Wetlands are … fragile ecosystems, but they can also act as a flood defence and could protect homes across the country. After heavy rainfall, wetland areas and flood plains act as a sponge, holding excess water and releasing it slowly, preventing sudden rises in water level and flash floods …
Beavers have been reintroduced across Europe, and have not caused any serious ecological problems. Reintroductions have been extremely successful as long as the population density is low enough that the beavers do not come into conflict with human activity.

There’s a fuller report, by Natural England and People’s Trust for Endangered Species, on reintroducing beavers to England here.
Sure, beavers likely aren’t going to do a lot of good actually on the Somerset Levels. But they will help if they are present on the uplands which drain into the Levels. One of the keys seems to be the need to manage water flow much higher up the valleys than the actual areas currently being flooded.
But of course that’s counter-intuitive both to the affected residents and to politicians. And of course neither trusts the experts who they employ. If you’re not going to listen to experts — insisting instead on a DIY fuck-up — then don’t waste money employing them.

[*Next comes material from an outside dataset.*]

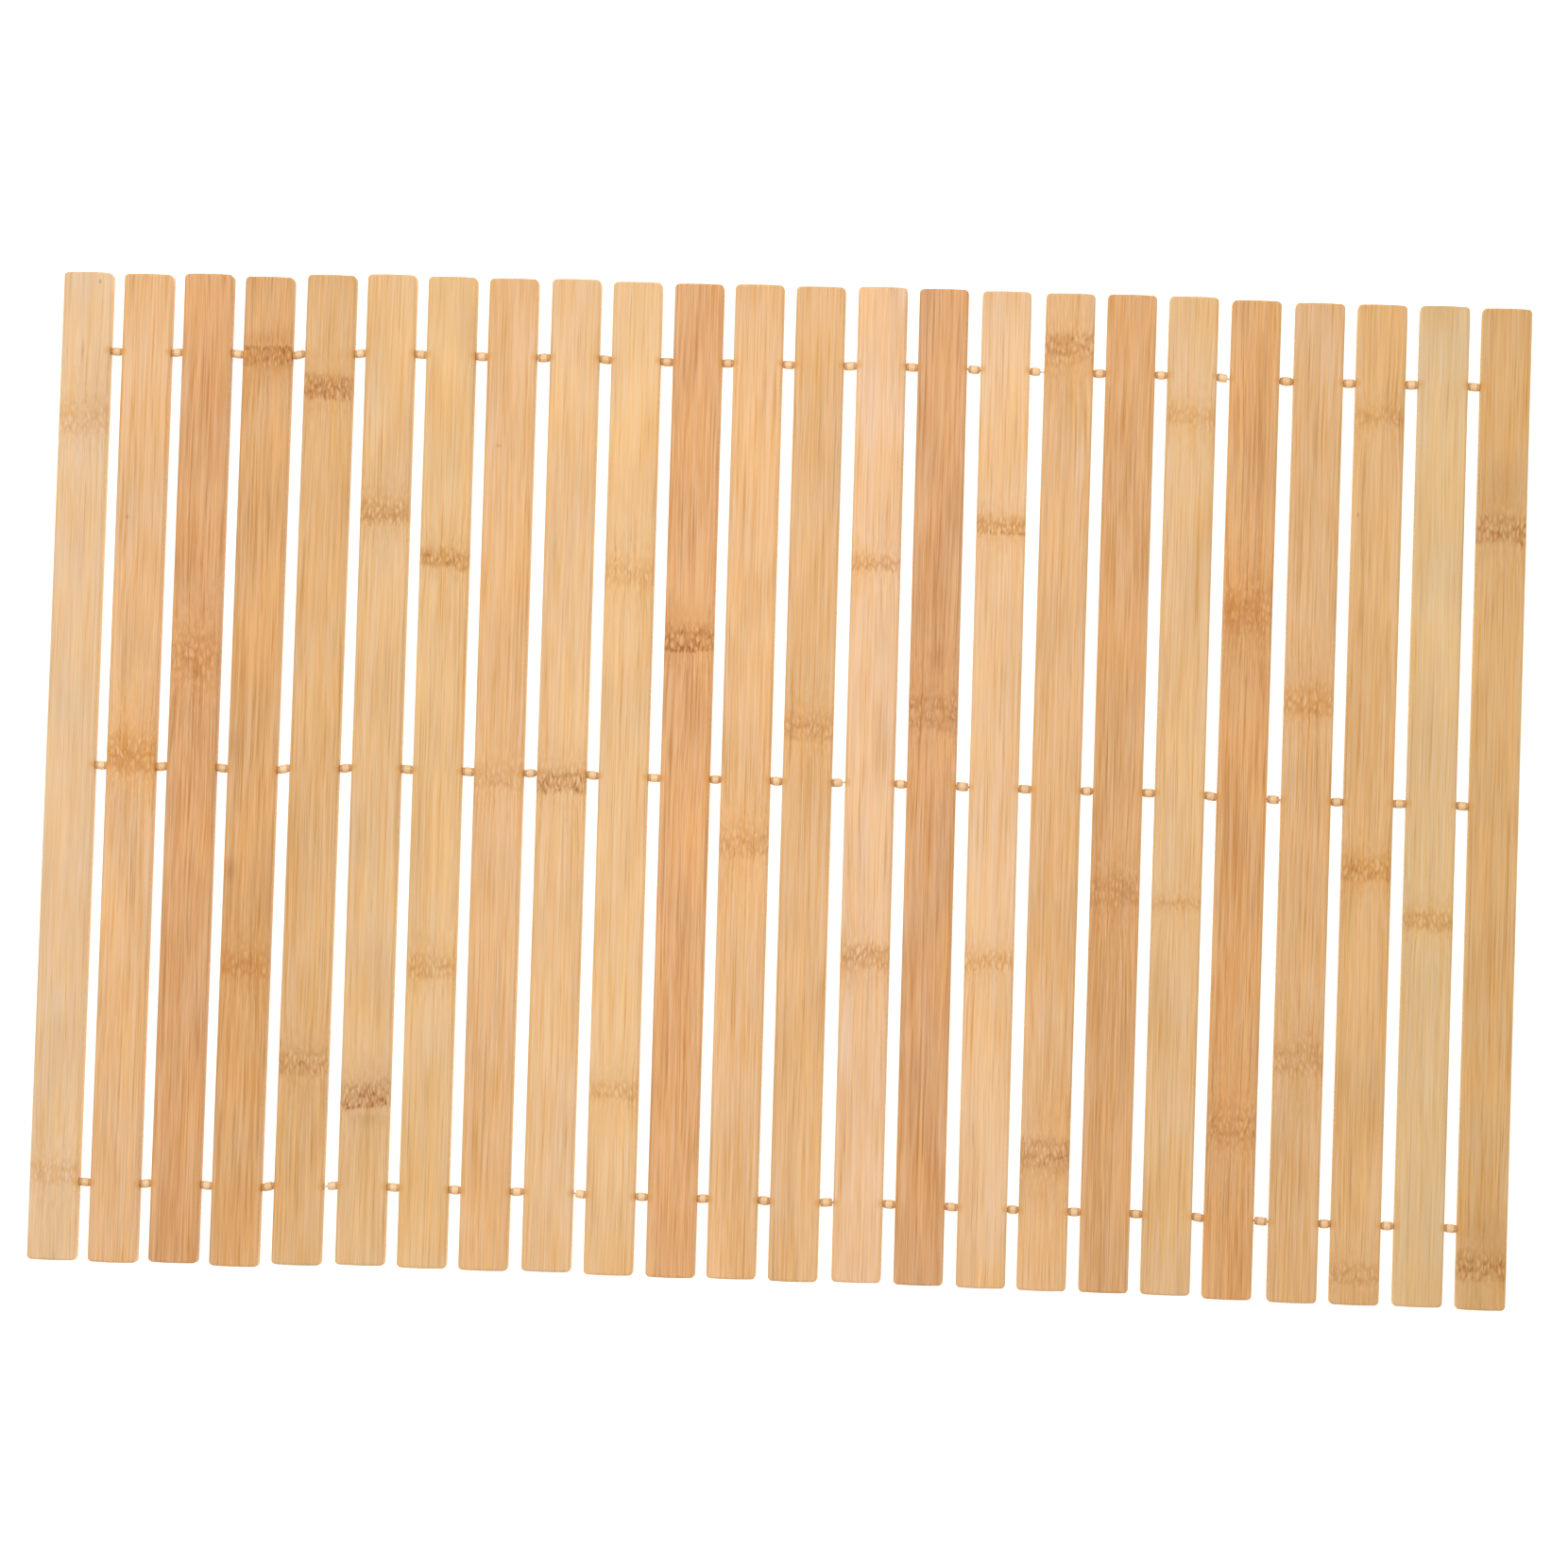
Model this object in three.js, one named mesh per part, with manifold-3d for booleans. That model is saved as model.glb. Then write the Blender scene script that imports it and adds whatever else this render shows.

So the bottom line is we need to reintroduce beavers.
What a great idea!
Meanwhile I’ll leave you with George Monbiot’s final salvo:

Cameron’s dredge pledge is like the badger cull. It is useless. It is counter-productive. But it keeps the farmers happy and allows the government to be seen to be doing something: something decisive and muscular and visible. And that, in these dismal times, appears to be all that counts.